- _Description of the task_
Copy out all of the material exactly as presented.

[start]

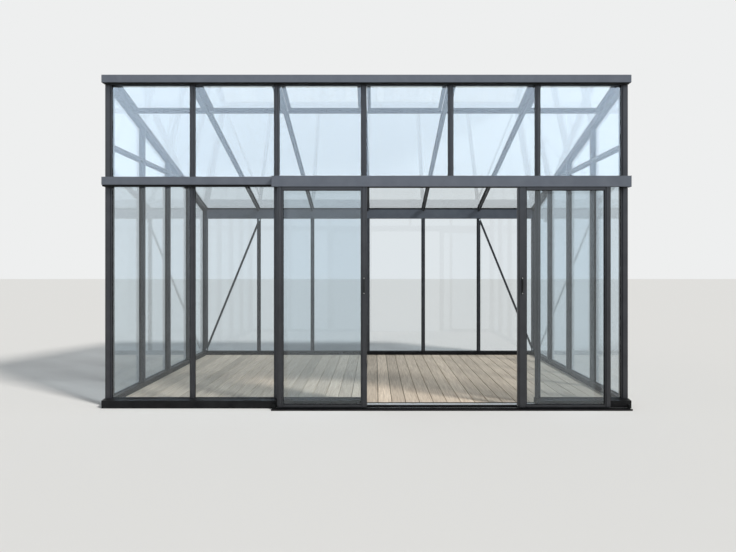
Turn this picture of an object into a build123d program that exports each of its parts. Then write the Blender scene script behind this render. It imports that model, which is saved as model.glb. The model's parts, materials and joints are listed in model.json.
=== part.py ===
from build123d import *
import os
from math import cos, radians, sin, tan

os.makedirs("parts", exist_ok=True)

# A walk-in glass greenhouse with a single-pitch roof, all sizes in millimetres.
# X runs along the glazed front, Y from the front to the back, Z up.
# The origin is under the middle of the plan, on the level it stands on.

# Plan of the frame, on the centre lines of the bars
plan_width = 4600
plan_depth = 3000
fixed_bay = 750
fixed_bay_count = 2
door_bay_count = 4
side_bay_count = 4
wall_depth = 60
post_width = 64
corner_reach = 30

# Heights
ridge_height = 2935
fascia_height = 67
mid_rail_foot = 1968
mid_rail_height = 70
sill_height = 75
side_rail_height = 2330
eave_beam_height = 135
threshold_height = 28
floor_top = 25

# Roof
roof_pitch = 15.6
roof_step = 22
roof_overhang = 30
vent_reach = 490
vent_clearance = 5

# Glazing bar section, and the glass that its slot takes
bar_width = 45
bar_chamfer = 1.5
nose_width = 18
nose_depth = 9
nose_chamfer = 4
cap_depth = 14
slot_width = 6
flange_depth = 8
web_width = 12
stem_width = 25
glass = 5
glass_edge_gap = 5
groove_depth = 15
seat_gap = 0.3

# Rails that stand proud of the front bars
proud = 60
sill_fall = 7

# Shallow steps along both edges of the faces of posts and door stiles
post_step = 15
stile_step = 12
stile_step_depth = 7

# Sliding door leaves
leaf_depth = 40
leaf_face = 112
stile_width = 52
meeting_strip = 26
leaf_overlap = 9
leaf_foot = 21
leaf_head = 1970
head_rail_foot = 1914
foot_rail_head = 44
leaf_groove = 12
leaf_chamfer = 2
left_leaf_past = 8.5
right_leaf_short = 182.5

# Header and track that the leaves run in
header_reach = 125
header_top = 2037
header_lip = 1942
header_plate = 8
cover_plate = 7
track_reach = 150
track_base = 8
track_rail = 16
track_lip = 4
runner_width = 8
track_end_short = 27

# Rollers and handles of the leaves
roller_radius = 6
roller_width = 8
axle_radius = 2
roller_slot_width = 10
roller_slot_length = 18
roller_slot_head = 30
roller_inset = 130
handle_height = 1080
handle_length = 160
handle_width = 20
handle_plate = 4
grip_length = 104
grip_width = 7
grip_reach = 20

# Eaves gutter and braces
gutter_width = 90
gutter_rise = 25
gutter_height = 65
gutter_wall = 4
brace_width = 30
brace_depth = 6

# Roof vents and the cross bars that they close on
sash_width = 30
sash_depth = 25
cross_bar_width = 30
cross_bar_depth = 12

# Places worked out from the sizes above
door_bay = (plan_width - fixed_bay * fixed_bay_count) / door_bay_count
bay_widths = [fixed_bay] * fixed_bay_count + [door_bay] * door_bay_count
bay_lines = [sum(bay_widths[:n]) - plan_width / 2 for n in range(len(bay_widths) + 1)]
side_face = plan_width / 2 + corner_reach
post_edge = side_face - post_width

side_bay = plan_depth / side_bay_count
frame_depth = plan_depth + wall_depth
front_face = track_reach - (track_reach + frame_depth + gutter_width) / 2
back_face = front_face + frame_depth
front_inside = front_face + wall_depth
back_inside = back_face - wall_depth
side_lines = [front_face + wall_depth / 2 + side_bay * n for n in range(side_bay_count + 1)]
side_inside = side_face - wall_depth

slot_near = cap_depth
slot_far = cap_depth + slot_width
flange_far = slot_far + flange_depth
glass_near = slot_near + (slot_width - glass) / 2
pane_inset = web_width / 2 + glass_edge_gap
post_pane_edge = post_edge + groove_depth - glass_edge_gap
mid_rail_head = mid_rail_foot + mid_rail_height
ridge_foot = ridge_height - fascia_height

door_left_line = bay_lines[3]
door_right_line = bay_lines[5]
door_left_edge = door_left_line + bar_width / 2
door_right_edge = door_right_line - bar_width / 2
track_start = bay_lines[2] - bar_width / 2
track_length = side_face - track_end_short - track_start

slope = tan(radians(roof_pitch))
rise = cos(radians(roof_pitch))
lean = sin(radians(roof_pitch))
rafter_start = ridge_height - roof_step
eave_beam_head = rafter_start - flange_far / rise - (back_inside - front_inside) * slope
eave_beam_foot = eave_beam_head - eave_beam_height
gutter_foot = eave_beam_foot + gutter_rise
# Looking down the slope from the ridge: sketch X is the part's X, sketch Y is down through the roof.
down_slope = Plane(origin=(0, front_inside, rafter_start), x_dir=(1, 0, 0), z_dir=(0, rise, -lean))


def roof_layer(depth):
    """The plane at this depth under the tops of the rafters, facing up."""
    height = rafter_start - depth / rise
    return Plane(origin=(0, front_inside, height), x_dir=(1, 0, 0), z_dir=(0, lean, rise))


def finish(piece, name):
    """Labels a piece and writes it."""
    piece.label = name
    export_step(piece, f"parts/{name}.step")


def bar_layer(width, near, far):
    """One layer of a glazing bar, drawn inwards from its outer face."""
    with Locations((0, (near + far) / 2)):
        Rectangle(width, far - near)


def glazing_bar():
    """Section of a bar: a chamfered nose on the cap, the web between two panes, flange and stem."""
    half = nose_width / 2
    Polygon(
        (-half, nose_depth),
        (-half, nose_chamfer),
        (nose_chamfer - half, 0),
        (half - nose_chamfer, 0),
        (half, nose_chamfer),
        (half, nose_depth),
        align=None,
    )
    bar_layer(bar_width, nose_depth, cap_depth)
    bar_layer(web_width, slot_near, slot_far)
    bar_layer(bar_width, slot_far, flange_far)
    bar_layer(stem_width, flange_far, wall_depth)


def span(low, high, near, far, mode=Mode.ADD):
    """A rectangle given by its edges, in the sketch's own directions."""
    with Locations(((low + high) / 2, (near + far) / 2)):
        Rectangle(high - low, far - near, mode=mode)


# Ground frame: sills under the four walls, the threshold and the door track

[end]

- _Response to this exercise_
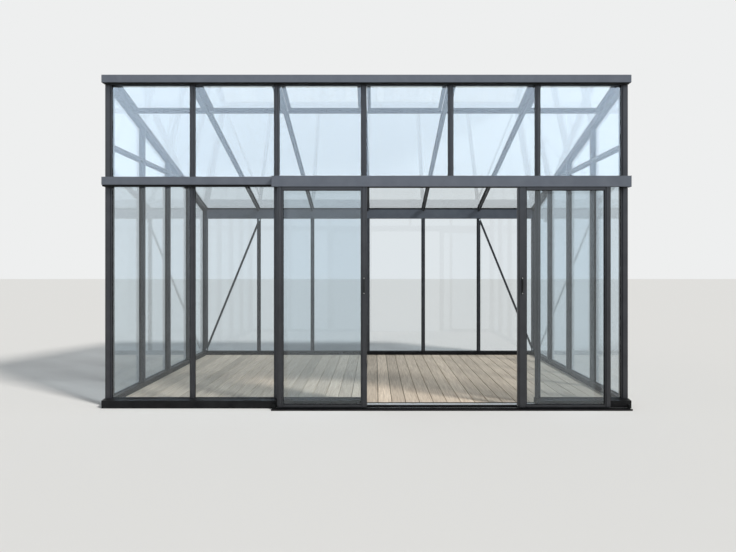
Turn this picture of an object into a build123d program that exports each of its parts. Then write the Blender scene script behind this render. It imports that model, which is saved as model.glb. The model's parts, materials and joints are listed in model.json.
=== part.py ===
from build123d import *
import os
from math import cos, radians, sin, tan

os.makedirs("parts", exist_ok=True)

# A walk-in glass greenhouse with a single-pitch roof, all sizes in millimetres.
# X runs along the glazed front, Y from the front to the back, Z up.
# The origin is under the middle of the plan, on the level it stands on.

# Plan of the frame, on the centre lines of the bars
plan_width = 4600
plan_depth = 3000
fixed_bay = 750
fixed_bay_count = 2
door_bay_count = 4
side_bay_count = 4
wall_depth = 60
post_width = 64
corner_reach = 30

# Heights
ridge_height = 2935
fascia_height = 67
mid_rail_foot = 1968
mid_rail_height = 70
sill_height = 75
side_rail_height = 2330
eave_beam_height = 135
threshold_height = 28
floor_top = 25

# Roof
roof_pitch = 15.6
roof_step = 22
roof_overhang = 30
vent_reach = 490
vent_clearance = 5

# Glazing bar section, and the glass that its slot takes
bar_width = 45
bar_chamfer = 1.5
nose_width = 18
nose_depth = 9
nose_chamfer = 4
cap_depth = 14
slot_width = 6
flange_depth = 8
web_width = 12
stem_width = 25
glass = 5
glass_edge_gap = 5
groove_depth = 15
seat_gap = 0.3

# Rails that stand proud of the front bars
proud = 60
sill_fall = 7

# Shallow steps along both edges of the faces of posts and door stiles
post_step = 15
stile_step = 12
stile_step_depth = 7

# Sliding door leaves
leaf_depth = 40
leaf_face = 112
stile_width = 52
meeting_strip = 26
leaf_overlap = 9
leaf_foot = 21
leaf_head = 1970
head_rail_foot = 1914
foot_rail_head = 44
leaf_groove = 12
leaf_chamfer = 2
left_leaf_past = 8.5
right_leaf_short = 182.5

# Header and track that the leaves run in
header_reach = 125
header_top = 2037
header_lip = 1942
header_plate = 8
cover_plate = 7
track_reach = 150
track_base = 8
track_rail = 16
track_lip = 4
runner_width = 8
track_end_short = 27

# Rollers and handles of the leaves
roller_radius = 6
roller_width = 8
axle_radius = 2
roller_slot_width = 10
roller_slot_length = 18
roller_slot_head = 30
roller_inset = 130
handle_height = 1080
handle_length = 160
handle_width = 20
handle_plate = 4
grip_length = 104
grip_width = 7
grip_reach = 20

# Eaves gutter and braces
gutter_width = 90
gutter_rise = 25
gutter_height = 65
gutter_wall = 4
brace_width = 30
brace_depth = 6

# Roof vents and the cross bars that they close on
sash_width = 30
sash_depth = 25
cross_bar_width = 30
cross_bar_depth = 12

# Places worked out from the sizes above
door_bay = (plan_width - fixed_bay * fixed_bay_count) / door_bay_count
bay_widths = [fixed_bay] * fixed_bay_count + [door_bay] * door_bay_count
bay_lines = [sum(bay_widths[:n]) - plan_width / 2 for n in range(len(bay_widths) + 1)]
side_face = plan_width / 2 + corner_reach
post_edge = side_face - post_width

side_bay = plan_depth / side_bay_count
frame_depth = plan_depth + wall_depth
front_face = track_reach - (track_reach + frame_depth + gutter_width) / 2
back_face = front_face + frame_depth
front_inside = front_face + wall_depth
back_inside = back_face - wall_depth
side_lines = [front_face + wall_depth / 2 + side_bay * n for n in range(side_bay_count + 1)]
side_inside = side_face - wall_depth

slot_near = cap_depth
slot_far = cap_depth + slot_width
flange_far = slot_far + flange_depth
glass_near = slot_near + (slot_width - glass) / 2
pane_inset = web_width / 2 + glass_edge_gap
post_pane_edge = post_edge + groove_depth - glass_edge_gap
mid_rail_head = mid_rail_foot + mid_rail_height
ridge_foot = ridge_height - fascia_height

door_left_line = bay_lines[3]
door_right_line = bay_lines[5]
door_left_edge = door_left_line + bar_width / 2
door_right_edge = door_right_line - bar_width / 2
track_start = bay_lines[2] - bar_width / 2
track_length = side_face - track_end_short - track_start

slope = tan(radians(roof_pitch))
rise = cos(radians(roof_pitch))
lean = sin(radians(roof_pitch))
rafter_start = ridge_height - roof_step
eave_beam_head = rafter_start - flange_far / rise - (back_inside - front_inside) * slope
eave_beam_foot = eave_beam_head - eave_beam_height
gutter_foot = eave_beam_foot + gutter_rise
# Looking down the slope from the ridge: sketch X is the part's X, sketch Y is down through the roof.
down_slope = Plane(origin=(0, front_inside, rafter_start), x_dir=(1, 0, 0), z_dir=(0, rise, -lean))


def roof_layer(depth):
    """The plane at this depth under the tops of the rafters, facing up."""
    height = rafter_start - depth / rise
    return Plane(origin=(0, front_inside, height), x_dir=(1, 0, 0), z_dir=(0, lean, rise))


def finish(piece, name):
    """Labels a piece and writes it."""
    piece.label = name
    export_step(piece, f"parts/{name}.step")


def bar_layer(width, near, far):
    """One layer of a glazing bar, drawn inwards from its outer face."""
    with Locations((0, (near + far) / 2)):
        Rectangle(width, far - near)


def glazing_bar():
    """Section of a bar: a chamfered nose on the cap, the web between two panes, flange and stem."""
    half = nose_width / 2
    Polygon(
        (-half, nose_depth),
        (-half, nose_chamfer),
        (nose_chamfer - half, 0),
        (half - nose_chamfer, 0),
        (half, nose_chamfer),
        (half, nose_depth),
        align=None,
    )
    bar_layer(bar_width, nose_depth, cap_depth)
    bar_layer(web_width, slot_near, slot_far)
    bar_layer(bar_width, slot_far, flange_far)
    bar_layer(stem_width, flange_far, wall_depth)


def span(low, high, near, far, mode=Mode.ADD):
    """A rectangle given by its edges, in the sketch's own directions."""
    with Locations(((low + high) / 2, (near + far) / 2)):
        Rectangle(high - low, far - near, mode=mode)


# Ground frame: sills under the four walls, the threshold and the door track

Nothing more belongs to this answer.